The next morning, while I didn´t have a hangover (I had pretty much gotten everything out of my stomach the night before), I still felt a little queazy. The queazyness diminished pretty quickly, so I was still able to enjoy the beatiful scenery as we toured the area around Pucón. We hiked a little in some beautiful temperate rainforests, visited multiple waterfalls and lakes, and passed by cow-speckled fields...it was all beautiful, and reminded me so much of the Willamette Valley of Oregon. As we rode around, I thought about when Carla and I went to San Pedro de Atacama, in the far north of Chile. Comparing the two regions, I could hardly believe that they were in the same country: San Pedro is right at the heart of the driest desert in the world, and looks like it belongs on Tatooine, the sand planet from Star Wars. Meanwhile, Pucón was lush, green, sparkling, with waterfalls and rushing rivers. The amount of biodiversity in Chile is really remarkable. I was reading in my Rough Guide the other day that the length of Chile is equivalent to the distance between Scotland and Nigeria.

Anyways, at the end of the tour we stopped at the Termas de Pozones, some natural hot springs. The hot water felt sooo good, especially after ducking into the freezing cold river right alongside the Termas. We finished the day with an asado (barbeque or cook-out) back at the cabins, then boarded the bus to head back to Valparaíso and Viña.

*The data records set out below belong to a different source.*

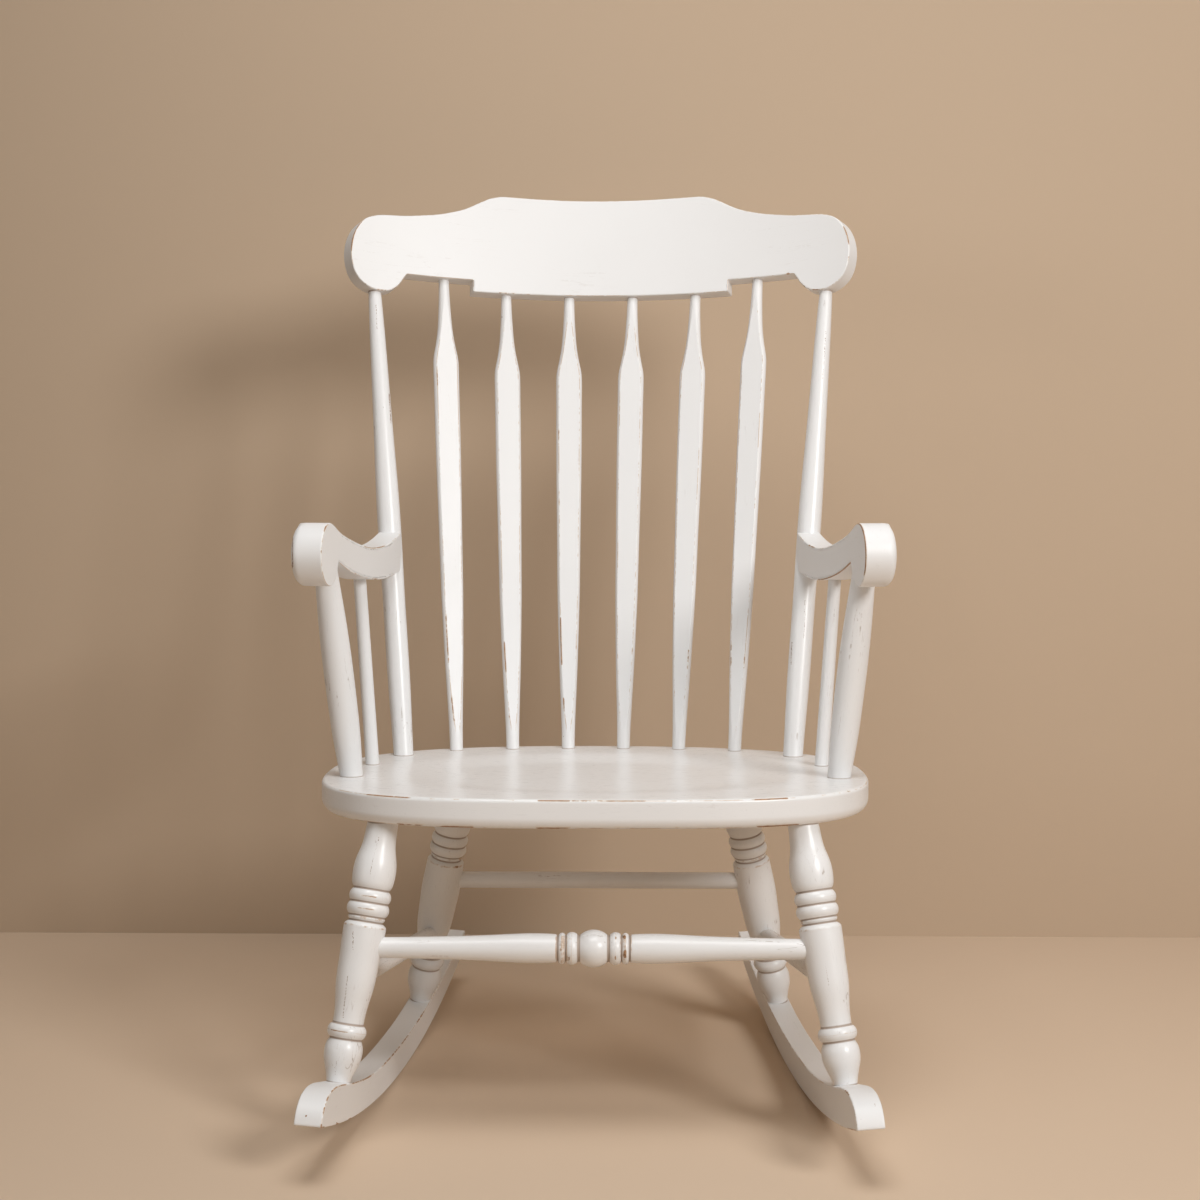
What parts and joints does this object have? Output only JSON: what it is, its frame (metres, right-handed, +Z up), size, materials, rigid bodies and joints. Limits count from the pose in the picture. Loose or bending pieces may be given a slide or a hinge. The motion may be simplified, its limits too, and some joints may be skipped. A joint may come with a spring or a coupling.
{
  "type": "rocking chair",
  "caption": "Wooden rocking chair with a shaped crest rail over arrow spindles, scrolled arms on turned posts, a dished oval seat and turned legs on bent runners.",
  "frame": {"origin": "on the floor, under the middle of the chair's width and length", "axes": "+Z up; the sitter faces -Y; +X is the chair's right side as seen from the front"},
  "size_m": [0.6474, 0.7564, 1.0505],
  "materials": {
    "painted_wood": "warm white paint, satin, rubbed through to brown wood along the edges",
    "screw_steel": "dull"
  },
  "bodies": {
    "root": {"seat": "painted_wood", "crest_rail": "painted_wood", "arrow_spindle_1": "painted_wood", "arrow_spindle_2": "painted_wood", "arrow_spindle_3": "painted_wood", "arrow_spindle_4": "painted_wood", "arrow_spindle_5": "painted_wood", "arrow_spindle_6": "painted_wood", "back_post_left": "painted_wood", "back_post_right": "painted_wood", "arm_left": "painted_wood", "arm_right": "painted_wood", "arm_post_left": "painted_wood", "arm_post_right": "painted_wood", "arm_spindle_left": "painted_wood", "arm_spindle_right": "painted_wood", "leg_front_left": "painted_wood", "leg_front_right": "painted_wood", "leg_rear_left": "painted_wood", "leg_rear_right": "painted_wood", "rocker_left": "painted_wood", "rocker_right": "painted_wood", "side_stretcher_left": "painted_wood", "side_stretcher_right": "painted_wood", "front_stretcher": "painted_wood", "rear_stretcher": "painted_wood", "crest_pins": "painted_wood", "rocker_pins": "painted_wood", "arm_screws": "screw_steel"}
  },
  "joints": []
}
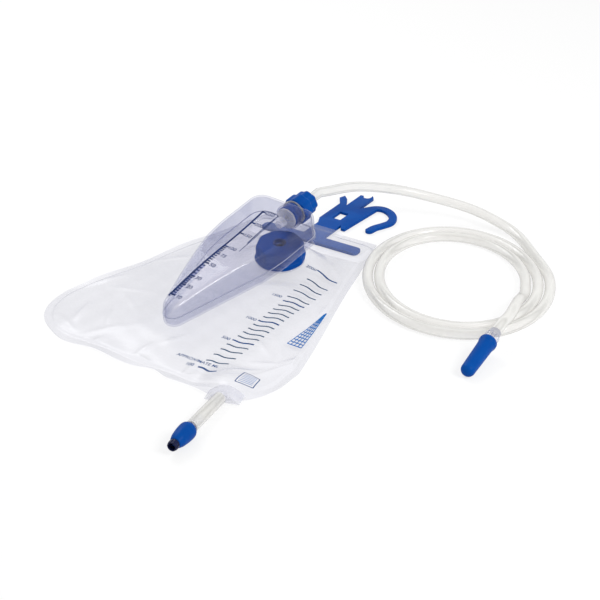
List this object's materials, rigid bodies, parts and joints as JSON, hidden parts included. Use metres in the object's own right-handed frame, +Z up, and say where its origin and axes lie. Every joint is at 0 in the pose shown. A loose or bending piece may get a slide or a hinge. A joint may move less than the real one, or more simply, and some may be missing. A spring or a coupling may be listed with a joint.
{
  "type": "urine drainage bag",
  "caption": "Flat clear drainage bag with a blue hanger, a clear measuring chamber on a swivel knob, a coiled inlet tube with a capped connector, and a push-pull drain valve.",
  "frame": {"origin": "On the floor under the middle of the bag's own box, tube and connector left out.", "axes": "The bag lies on its back film. X runs across it with the drain port and the hook on +X, +Y runs up the bag to its hanger, +Z is up through the measuring chamber."},
  "size_m": [0.3935, 0.4872, 0.0648],
  "materials": {
    "bag_film": "clear flexible PVC film, faintly lavender",
    "clear_moulding": "clear rigid moulding, polished",
    "tube": "milky flexible PVC tube",
    "blue_moulding": "royal blue moulded polyolefin, soft gloss",
    "navy_moulding": "near-black navy moulding, soft gloss",
    "seal_rubber": "translucent silicone rubber"
  },
  "bodies": {
    "bag": {"bag_back_film": "bag_film", "bag_front_film": "bag_film", "hanger": "blue_moulding", "bag_inlet_flange": "clear_moulding", "coupling_seal": "seal_rubber", "anti_reflux_flap": "bag_film", "outlet_port": "clear_moulding", "drain_tube": "tube", "valve_stem": "clear_moulding", "valve_o_ring": "seal_rubber", "inlet_tube": "tube", "catheter_connector": "clear_moulding"},
    "chamber": {"chamber_front_shell": "clear_moulding", "chamber_back_shell": "clear_moulding", "coupling_knob": "blue_moulding", "inlet_gasket": "seal_rubber", "inlet_cap": "blue_moulding", "drip_nozzle": "clear_moulding"},
    "valve": {"valve_sleeve": "blue_moulding", "valve_nozzle": "navy_moulding"},
    "cap": {"connector_cap": "blue_moulding"}
  },
  "joints": [
    {"name": "chamber_swivel", "type": "hinge", "parent": "bag", "child": "chamber", "pos_m": [0.0126, 0.05254, 0.0289], "axis": [0.047, -0.1239, 0.9912], "range_deg": [-45, 45]},
    {"name": "valve_slide", "type": "slide", "parent": "bag", "child": "valve", "axis": [0.1391, -0.9895, 0.0384], "range_m": [0, 0.006]},
    {"name": "cap_pull", "type": "slide", "parent": "bag", "child": "cap", "axis": [0.0172, -0.987, -0.1599], "range_m": [0, 0.032]}
  ]
}
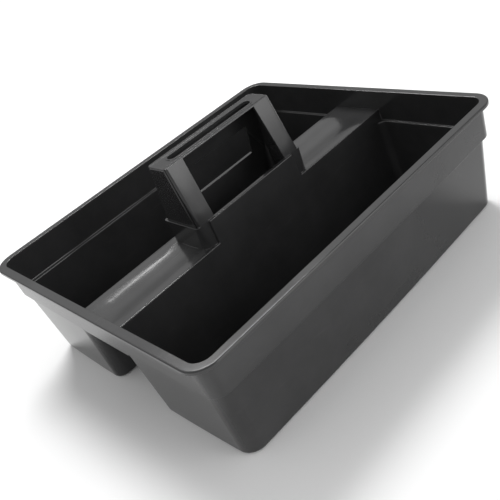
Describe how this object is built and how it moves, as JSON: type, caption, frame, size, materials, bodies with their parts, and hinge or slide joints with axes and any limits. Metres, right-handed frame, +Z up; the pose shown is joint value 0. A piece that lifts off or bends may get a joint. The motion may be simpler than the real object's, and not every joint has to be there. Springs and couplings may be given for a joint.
{
  "type": "cleaning caddy",
  "caption": "Black moulded cleaning caddy: open tray with a deep bin either side of a raised ridge, and a fixed arched carry handle on the ridge.",
  "frame": {"origin": "centre of the footprint, on the floor under the bins", "axes": "+X along the ridge and the grip, +Y across the two bins, +Z up"},
  "size_m": [0.4, 0.356, 0.1794],
  "materials": {
    "tray_plastic": "satin-gloss moulded black polypropylene",
    "strap_plastic": "satin-gloss moulded black polypropylene"
  },
  "bodies": {
    "root": {"tray": "tray_plastic", "handle_strap": "strap_plastic"}
  },
  "joints": []
}
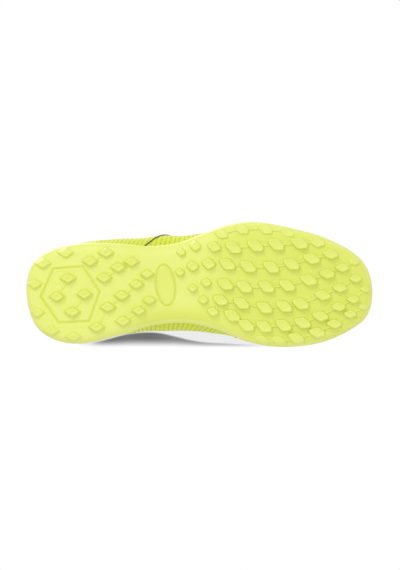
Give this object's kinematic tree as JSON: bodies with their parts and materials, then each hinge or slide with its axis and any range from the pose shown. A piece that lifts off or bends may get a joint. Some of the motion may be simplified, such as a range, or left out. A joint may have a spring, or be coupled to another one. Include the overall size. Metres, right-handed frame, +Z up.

The trip was a lot of fun. It´s sad to think that it was our last CIEE trip, and that, as Carla wrote on her blog, we won´t really have another chance to be with everyone again. A week from tomorrow we´re all going to be together for the cena de despedida (good-bye dinner), which will also be our Thanksgiving dinner, and the ramifications of the fact that it´s time to say good-bye are just mindboggling.